Only the lines from the line that has "scratching the table" through the line that has "imported = [obj" should be reproduced, exactly and with both ends kept.

+--

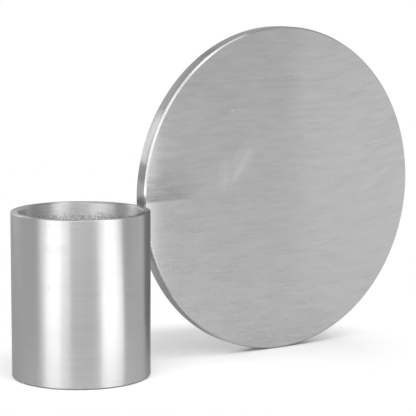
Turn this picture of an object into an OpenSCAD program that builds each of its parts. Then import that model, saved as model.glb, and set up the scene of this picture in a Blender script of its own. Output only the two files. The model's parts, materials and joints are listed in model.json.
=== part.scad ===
// Candle holder in cast and brushed aluminium: a thick-walled round cup for a
// pillar candle, with a large plain disc that stands on its rim beside the cup.
// Origin: centre of the face that the cup stands on. +Z is up. +X runs from the
// cup's axis to the centre of the disc, whose two flat faces are square to Y.
// Two countersunk screws go from inside the cup through its wall and a small
// saddle block into tapped holes in the disc's rim.

/* [Cup] */
// Outside diameter of the cup
cup_d = 81; // [74:0.5:110]
// Height of the metal cup, from its underside to its rim
cup_h = 96.5; // [75:0.5:140]
// Thickness of the cup's wall
cup_wall = 4.5; // [4:0.1:7]
// Thickness of the cup's floor
floor_t = 10; // [6:0.5:16]
// Fillet where the wall meets the floor inside
floor_fillet = 2; // [0.5:0.5:5]
// Chamfer on the inner edge of the rim
rim_chamfer = 0.8; // [0.3:0.1:1.5]
// Rounding of the outer edge of the rim
rim_round = 0.5; // [0.2:0.1:1.5]
// Rounding of the cup's bottom edge
base_round = 0.8; // [0.3:0.1:1.5]

/* [Disc] */
// Diameter of the standing disc
disc_d = 200; // [170:1:250]
// Thickness of the disc
disc_t = 10; // [8.5:0.1:16]
// Bevel round both faces of the disc
disc_bevel = 1; // [0.4:0.1:1.5]
// Clearance between the disc's rim and the cup's wall where they come closest
disc_gap = 0.1; // [0.1:0.05:1]

/* [Joint] */
// Depth of the upper screw's axis below the height where disc and cup meet
joint_drop = 12.8; // [12:0.1:18]
// Distance between the two screws
screw_pitch = 11; // [10:0.5:16]
// How far the saddle block reaches past each screw's axis
saddle_lap = 4.5; // [3.5:0.1:5.5]
// Chamfer on the saddle block's four long corners
saddle_chamfer = 0.8; // [0.2:0.1:1.2]
// Clearance between the seated faces of the joint
seat_gap = 0.05; // [0.02:0.01:0.1]

/* [Screws] */
// Nominal diameter of the screws
screw_d = 4; // [3:0.5:5]
// Diameter of the countersunk head
head_d = 8; // [7:0.5:9]
// Height of the cylindrical land round the head
head_land = 0.3; // [0.1:0.1:0.5]
// Width across flats of the hexagon socket
socket_w = 2.5; // [1.5:0.5:3]
// Depth of the hexagon socket
socket_depth = 1.6; // [1:0.1:2]
// Chamfer at the screw's end
screw_tip = 0.6; // [0.3:0.1:0.8]
// Length of thread that the lower screw has in the disc
thread_grip = 7.7; // [6:0.1:12]
// Radial clearance of a screw in its tapped hole
thread_gap = 0.05; // [0.02:0.01:0.1]
// Radial clearance of a screw in its through hole
hole_gap = 0.2; // [0.1:0.05:0.4]
// Depth of the tapped hole past the screw's end
drill_run = 3; // [1:0.5:5]

/* [Felt pad] */
// Thickness of the felt pad under the cup
felt_t = 1.5; // [1:0.1:3]
// How far the pad stands proud of the metal
felt_proud = 0.3; // [0.1:0.1:0.8]
// Width of the metal ring round the pad
felt_margin = 3; // [2:0.5:8]
// Clearance between the pad and its recess
felt_gap = 0.2; // [0.1:0.1:0.5]

/* [Hidden] */

$fn = 96;
// Straight pieces in a small rounded corner
round_steps = 6;
// Point angle of the drill that made the tapped holes
drill_angle = 118;
// Overrun of every cut past the face that it opens
overrun = 1;

// Cup, from the table up
cup_r = cup_d / 2;
bore_r = cup_r - cup_wall;
cup_z = felt_proud;
rim_z = cup_z + cup_h;
floor_z = cup_z + floor_t;

// Disc, standing on its rim with its nearest point beside the cup's wall
disc_r = disc_d / 2;
disc_x = cup_r + disc_gap + disc_r;

// Joint, measured down from where the disc comes closest to the cup
meet_z = min(rim_z, disc_r);
screw_zs = [meet_z - joint_drop, meet_z - joint_drop - screw_pitch];
saddle_top = screw_zs[0] + saddle_lap;
saddle_low = screw_zs[1] - saddle_lap;
saddle_w = disc_t - 2 * disc_bevel;
saddle_end = disc_edge_x(saddle_low);

// Screws, both of the length that the lower one needs
screw_r = screw_d / 2;
head_r = head_d / 2;
head_cone = head_r - screw_r;
hole_r = screw_r + hole_gap;
thread_r = screw_r + thread_gap;
sink_r = head_r + seat_gap;
screw_l = disc_edge_x(screw_zs[1]) - bore_r + thread_grip;

// Felt pad in the recess under the cup
recess_r = cup_r - felt_margin;
recess_top = felt_t;

// Points of a quarter or other arc about a centre, from one angle to another
function arc(centre, r, from, to) =
    [for (i = [0 : round_steps])
        let (a = from + (to - from) * i / round_steps)
        centre + r * [cos(a), sin(a)]];

// Where the disc's rim is, at a height, on the side that faces the cup
function disc_edge_x(z) = disc_x - sqrt(disc_r * disc_r - (z - disc_r) * (z - disc_r));

// Half outline of the cup: recess, bottom edge, wall, rim, bore and floor
function cup_outline() = concat(
    [[0, recess_top], [recess_r, recess_top], [recess_r, cup_z]],
    arc([cup_r - base_round, cup_z + base_round], base_round, -90, 0),
    arc([cup_r - rim_round, rim_z - rim_round], rim_round, 0, 90),
    [[bore_r + rim_chamfer, rim_z], [bore_r, rim_z - rim_chamfer]],
    arc([bore_r - floor_fillet, floor_z + floor_fillet], floor_fillet, 0, -90),
    [[0, floor_z]]
);

// Half outline of the disc, along its own axis
function disc_outline() = [
    [0, -disc_t / 2],
    [disc_r - disc_bevel, -disc_t / 2],
    [disc_r, -disc_t / 2 + disc_bevel],
    [disc_r, disc_t / 2 - disc_bevel],
    [disc_r - disc_bevel, disc_t / 2],
    [0, disc_t / 2]
];

// Half outline of a screw, from the flat of its head to its end
function screw_outline() = [
    [0, 0],
    [head_r, 0],
    [head_r, head_land],
    [screw_r, head_land + head_cone],
    [screw_r, screw_l - screw_tip],
    [screw_r - screw_tip, screw_l],
    [0, screw_l]
];

// Puts a child that runs along +Z on the axis of each screw, where its head lies
module at_screws() {
    for (z = screw_zs)
        translate([bore_r, 0, z])
            rotate([0, 90, 0])
                children();
}

// Clearance hole through the wall and the saddle block
module through_hole() {
    cylinder(r = hole_r, h = saddle_end - bore_r + overrun);
}

// Countersink and clearance hole, as cut from inside the cup
module countersunk_hole() {
    translate([0, 0, -overrun])
        cylinder(r = sink_r, h = overrun + head_land);
    translate([0, 0, head_land])
        cylinder(r1 = sink_r, r2 = hole_r, h = sink_r - hole_r);
    through_hole();
}

// Tapped hole in the disc's rim, with the cone that the drill leaves
module tapped_hole() {
    depth = screw_l + drill_run;
    translate([0, 0, cup_wall])
        cylinder(r = thread_r, h = depth - cup_wall);
    translate([0, 0, depth])
        cylinder(r1 = thread_r, r2 = 0, h = thread_r / tan(drill_angle / 2));
}

// Turns and moves a shape made about +Z to the disc's own axis
module at_disc() {
    translate([disc_x, 0, disc_r])
        rotate([90, 0, 0])
            children();
}

// Cast cup, turned and brushed outside, with a rough cast bore
module cup_body() {
    color([0.78, 0.78, 0.79])
        difference() {
            rotate_extrude($fn = 180)
                polygon(cup_outline());
            at_screws() countersunk_hole();
        }
}

// Round plate with bevelled edges that throws the candle's light back
module reflector_disc() {
    color([0.74, 0.74, 0.75])
        difference() {
            at_disc()
                rotate_extrude($fn = 240)
                    polygon(disc_outline());
            at_screws() tapped_hole();
        }
}

// Block that fills the gap between the round wall and the round rim of the disc
module saddle_block() {
    half_w = saddle_w / 2;
    inner_w = half_w - saddle_chamfer;
    block_h = saddle_top - saddle_low;
    color([0.7, 0.7, 0.71])
        difference() {
            translate([bore_r, 0, saddle_low])
                rotate([90, 0, 90])
                    linear_extrude(height = saddle_end - bore_r)
                        polygon([
                            [-inner_w, 0],
                            [inner_w, 0],
                            [half_w, saddle_chamfer],
                            [half_w, block_h - saddle_chamfer],
                            [inner_w, block_h],
                            [-inner_w, block_h],
                            [-half_w, block_h - saddle_chamfer],
                            [-half_w, saddle_chamfer]
                        ]);
            translate([0, 0, saddle_low - overrun])
                cylinder(r = cup_r + seat_gap, h = block_h + 2 * overrun, $fn = 180);
            at_disc()
                translate([0, 0, -saddle_w / 2 - overrun])
                    cylinder(r = disc_r + seat_gap, h = saddle_w + 2 * overrun, $fn = 240);
            at_screws() through_hole();
        }
}

// The two countersunk socket screws
module joint_screws() {
    color([0.55, 0.55, 0.57])
        at_screws()
            difference() {
                rotate_extrude()
                    polygon(screw_outline());
                translate([0, 0, -overrun])
                    cylinder(d = socket_w / cos(30), h = socket_depth + overrun, $fn = 6);
            }
}

// Felt pad that keeps the cup from scratching the table
module base_felt() {
    color([0.2, 0.2, 0.21])
        cylinder(r = recess_r - felt_gap, h = felt_t);
}

cup_body();
reflector_disc();
saddle_block();
joint_screws();
base_felt();
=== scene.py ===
import json
import math

import bmesh
import bpy
from bpy.props import FloatProperty, FloatVectorProperty, IntProperty, PointerProperty
from mathutils import Euler, Matrix, Vector


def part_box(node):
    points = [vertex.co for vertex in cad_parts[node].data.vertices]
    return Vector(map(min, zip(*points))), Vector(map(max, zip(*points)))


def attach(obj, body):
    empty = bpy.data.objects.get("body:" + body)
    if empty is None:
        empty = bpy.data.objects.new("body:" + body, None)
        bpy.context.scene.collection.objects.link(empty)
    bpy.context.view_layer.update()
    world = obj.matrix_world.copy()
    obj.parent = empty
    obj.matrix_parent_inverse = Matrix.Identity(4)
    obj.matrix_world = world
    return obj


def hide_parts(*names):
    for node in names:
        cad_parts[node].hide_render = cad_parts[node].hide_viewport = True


bl_info = {
    "name": "Candle Holder With Disc",
    "version": (1, 0, 0),
    "blender": (4, 5, 0),
    "location": "View3D > Sidebar > Candle Holder",
    "description": "Builds a brushed aluminium candle holder: a round cup with a standing disc",
    "category": "Add Mesh",
}

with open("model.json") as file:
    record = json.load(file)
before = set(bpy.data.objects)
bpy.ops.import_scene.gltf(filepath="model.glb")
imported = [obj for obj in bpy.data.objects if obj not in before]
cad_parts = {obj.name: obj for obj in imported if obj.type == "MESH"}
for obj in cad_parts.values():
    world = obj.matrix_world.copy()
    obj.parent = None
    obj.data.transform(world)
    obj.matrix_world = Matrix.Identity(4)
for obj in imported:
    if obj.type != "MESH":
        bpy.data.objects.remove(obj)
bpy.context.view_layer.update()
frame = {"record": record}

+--

[SOLUTION FOR THIS PROBLEM]:
// Felt pad that keeps the cup from scratching the table
module base_felt() {
    color([0.2, 0.2, 0.21])
        cylinder(r = recess_r - felt_gap, h = felt_t);
}

cup_body();
reflector_disc();
saddle_block();
joint_screws();
base_felt();
=== scene.py ===
import json
import math

import bmesh
import bpy
from bpy.props import FloatProperty, FloatVectorProperty, IntProperty, PointerProperty
from mathutils import Euler, Matrix, Vector


def part_box(node):
    points = [vertex.co for vertex in cad_parts[node].data.vertices]
    return Vector(map(min, zip(*points))), Vector(map(max, zip(*points)))


def attach(obj, body):
    empty = bpy.data.objects.get("body:" + body)
    if empty is None:
        empty = bpy.data.objects.new("body:" + body, None)
        bpy.context.scene.collection.objects.link(empty)
    bpy.context.view_layer.update()
    world = obj.matrix_world.copy()
    obj.parent = empty
    obj.matrix_parent_inverse = Matrix.Identity(4)
    obj.matrix_world = world
    return obj


def hide_parts(*names):
    for node in names:
        cad_parts[node].hide_render = cad_parts[node].hide_viewport = True


bl_info = {
    "name": "Candle Holder With Disc",
    "version": (1, 0, 0),
    "blender": (4, 5, 0),
    "location": "View3D > Sidebar > Candle Holder",
    "description": "Builds a brushed aluminium candle holder: a round cup with a standing disc",
    "category": "Add Mesh",
}

with open("model.json") as file:
    record = json.load(file)
before = set(bpy.data.objects)
bpy.ops.import_scene.gltf(filepath="model.glb")
imported = [obj for obj in bpy.data.objects if obj not in before]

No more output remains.